Still, Davis had a competing career as an actor, and before the end of ’71, he was co-starring in a Broadway hit, The Two Gentlemen of Verona, which netted him a Tony nomination for Best Actor in a Musical. In the summer of 1972, he co-hosted a musical comedy series on CBS-TV with Melba Moore, and two years later, he starred in That’s My Mama, a sitcom set in a middle-class black neighbourhood in Washington, D.C.. Following that, Davis spent five years co-starring in NBC-TV’s Amen. More recently, he was in the political drama, Madam Secretary, from 2015-19, as well as episodes of high-finance drama, Billions.
During the 1974-75 run of That’s My Mama, this most versatile music maker started playing in nightclubs, including New York’s Reno Sweeney. “The main fault with Davis’ show,” grumbled Billboard in its June ’75 review, “was that much of it seemed forced as if he were an actor playing a nightclub singer.” But when performing “Never Can Say Goodbye” and “Lookin’ Through The Windows,” admitted the trade paper’s reviewer, he shone, “as he seemed relaxed doing his own material.”

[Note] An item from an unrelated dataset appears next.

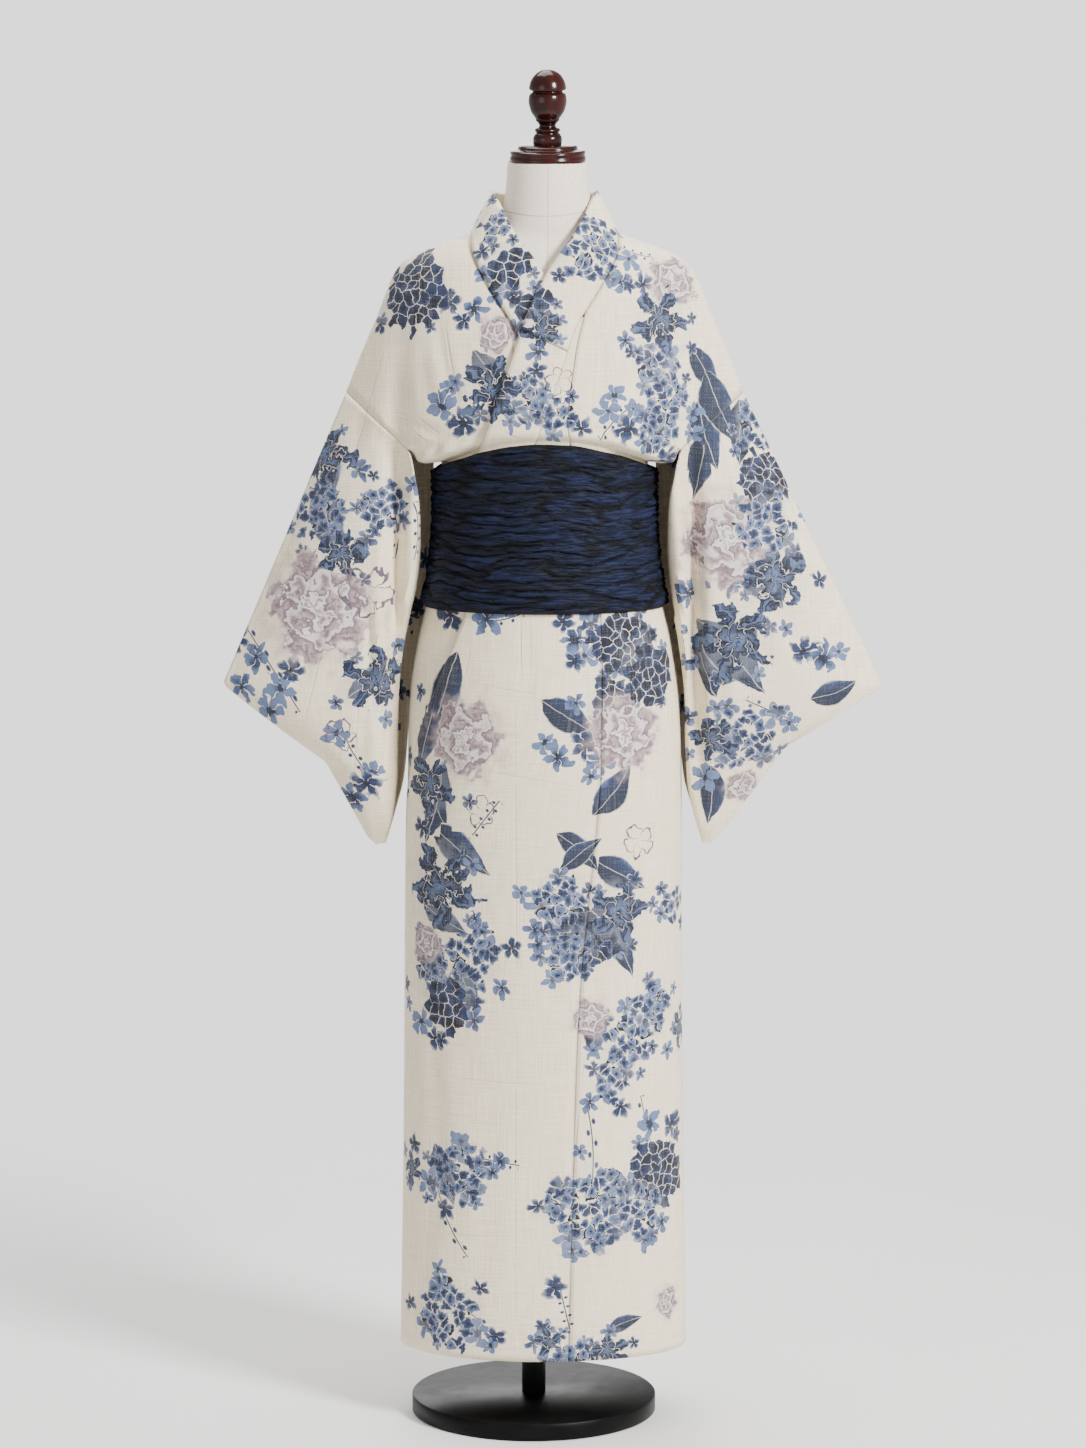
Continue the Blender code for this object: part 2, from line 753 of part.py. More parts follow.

And so to the full circle of Clifton Davis’ remarkable career, as he prepares for a return to a TV series about the life of a black family. When it comes to the world of acting, it appears that he never can say goodbye.

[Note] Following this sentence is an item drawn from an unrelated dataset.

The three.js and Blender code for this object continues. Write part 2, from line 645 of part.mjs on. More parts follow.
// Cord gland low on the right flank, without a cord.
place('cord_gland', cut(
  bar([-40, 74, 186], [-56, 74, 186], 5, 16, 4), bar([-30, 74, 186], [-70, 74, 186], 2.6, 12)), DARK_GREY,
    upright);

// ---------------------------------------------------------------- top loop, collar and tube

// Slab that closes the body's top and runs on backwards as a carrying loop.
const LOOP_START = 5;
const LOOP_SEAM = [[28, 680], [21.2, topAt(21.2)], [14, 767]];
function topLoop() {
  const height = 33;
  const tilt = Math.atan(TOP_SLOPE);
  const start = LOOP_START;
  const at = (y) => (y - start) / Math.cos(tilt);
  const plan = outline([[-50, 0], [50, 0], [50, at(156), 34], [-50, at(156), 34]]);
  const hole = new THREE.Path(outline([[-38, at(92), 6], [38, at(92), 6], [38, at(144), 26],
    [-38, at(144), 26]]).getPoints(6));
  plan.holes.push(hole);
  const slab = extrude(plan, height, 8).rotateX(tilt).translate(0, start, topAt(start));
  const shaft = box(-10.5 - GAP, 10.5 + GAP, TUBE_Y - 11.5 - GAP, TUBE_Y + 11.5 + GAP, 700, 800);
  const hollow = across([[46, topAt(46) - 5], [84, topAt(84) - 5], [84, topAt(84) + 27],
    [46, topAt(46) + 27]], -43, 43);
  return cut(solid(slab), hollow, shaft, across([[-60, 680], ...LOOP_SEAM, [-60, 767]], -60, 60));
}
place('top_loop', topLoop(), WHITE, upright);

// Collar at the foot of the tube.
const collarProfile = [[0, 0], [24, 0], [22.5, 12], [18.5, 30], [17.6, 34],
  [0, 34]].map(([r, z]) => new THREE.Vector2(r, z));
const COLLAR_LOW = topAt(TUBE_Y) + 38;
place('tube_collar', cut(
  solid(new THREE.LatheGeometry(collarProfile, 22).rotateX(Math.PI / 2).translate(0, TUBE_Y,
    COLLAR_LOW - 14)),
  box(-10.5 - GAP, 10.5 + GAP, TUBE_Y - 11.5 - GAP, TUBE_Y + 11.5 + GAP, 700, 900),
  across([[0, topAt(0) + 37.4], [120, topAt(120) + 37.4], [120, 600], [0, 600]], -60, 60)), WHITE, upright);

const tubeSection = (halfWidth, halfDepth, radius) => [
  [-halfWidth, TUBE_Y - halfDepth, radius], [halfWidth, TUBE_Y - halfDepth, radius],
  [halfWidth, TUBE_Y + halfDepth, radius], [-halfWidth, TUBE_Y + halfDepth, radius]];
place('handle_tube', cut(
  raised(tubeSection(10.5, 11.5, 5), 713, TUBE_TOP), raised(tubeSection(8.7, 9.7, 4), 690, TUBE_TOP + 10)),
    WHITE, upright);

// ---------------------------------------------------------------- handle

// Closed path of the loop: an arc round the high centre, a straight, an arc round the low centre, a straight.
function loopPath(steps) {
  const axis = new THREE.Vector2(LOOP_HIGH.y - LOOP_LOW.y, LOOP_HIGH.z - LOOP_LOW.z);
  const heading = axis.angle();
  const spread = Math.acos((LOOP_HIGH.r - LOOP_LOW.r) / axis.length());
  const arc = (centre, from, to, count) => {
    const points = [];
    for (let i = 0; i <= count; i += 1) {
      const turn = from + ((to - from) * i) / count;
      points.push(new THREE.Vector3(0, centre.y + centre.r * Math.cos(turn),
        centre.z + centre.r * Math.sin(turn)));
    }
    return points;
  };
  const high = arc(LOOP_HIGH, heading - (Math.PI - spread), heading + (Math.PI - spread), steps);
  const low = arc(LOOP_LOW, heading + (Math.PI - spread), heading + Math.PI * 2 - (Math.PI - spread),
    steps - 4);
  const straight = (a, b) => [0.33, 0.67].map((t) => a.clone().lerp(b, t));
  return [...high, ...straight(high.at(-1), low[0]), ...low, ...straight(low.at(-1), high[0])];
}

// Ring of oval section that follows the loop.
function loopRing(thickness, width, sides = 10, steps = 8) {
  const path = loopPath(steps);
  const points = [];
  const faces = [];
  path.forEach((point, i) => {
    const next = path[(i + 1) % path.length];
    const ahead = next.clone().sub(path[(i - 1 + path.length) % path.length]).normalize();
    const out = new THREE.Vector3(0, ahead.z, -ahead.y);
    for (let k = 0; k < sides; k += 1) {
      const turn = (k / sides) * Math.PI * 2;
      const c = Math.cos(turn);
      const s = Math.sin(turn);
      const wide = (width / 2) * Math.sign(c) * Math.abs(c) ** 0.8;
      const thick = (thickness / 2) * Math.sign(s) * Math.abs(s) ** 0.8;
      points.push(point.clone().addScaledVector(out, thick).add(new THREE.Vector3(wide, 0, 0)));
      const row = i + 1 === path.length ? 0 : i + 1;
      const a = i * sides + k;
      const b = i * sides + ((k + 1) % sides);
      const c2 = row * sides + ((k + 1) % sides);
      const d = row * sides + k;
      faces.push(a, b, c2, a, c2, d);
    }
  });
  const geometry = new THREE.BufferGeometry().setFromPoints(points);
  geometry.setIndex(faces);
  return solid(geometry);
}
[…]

Music notes: for just a brief selection of “Never Can Say Goodbye” (and other) recordings, here’s the latest West Grand Blog playlist. Among the more obscure is a Motown-released instrumental by the Impact of Brass, which came out on Rare Earth shortly after the Jackson 5 original. Clifton Davis’ own version comes from his 2020 album of the same name. The song was Grammy-nominated in 1971, but lost out to Bill Withers’ “Ain’t No Sunshine.”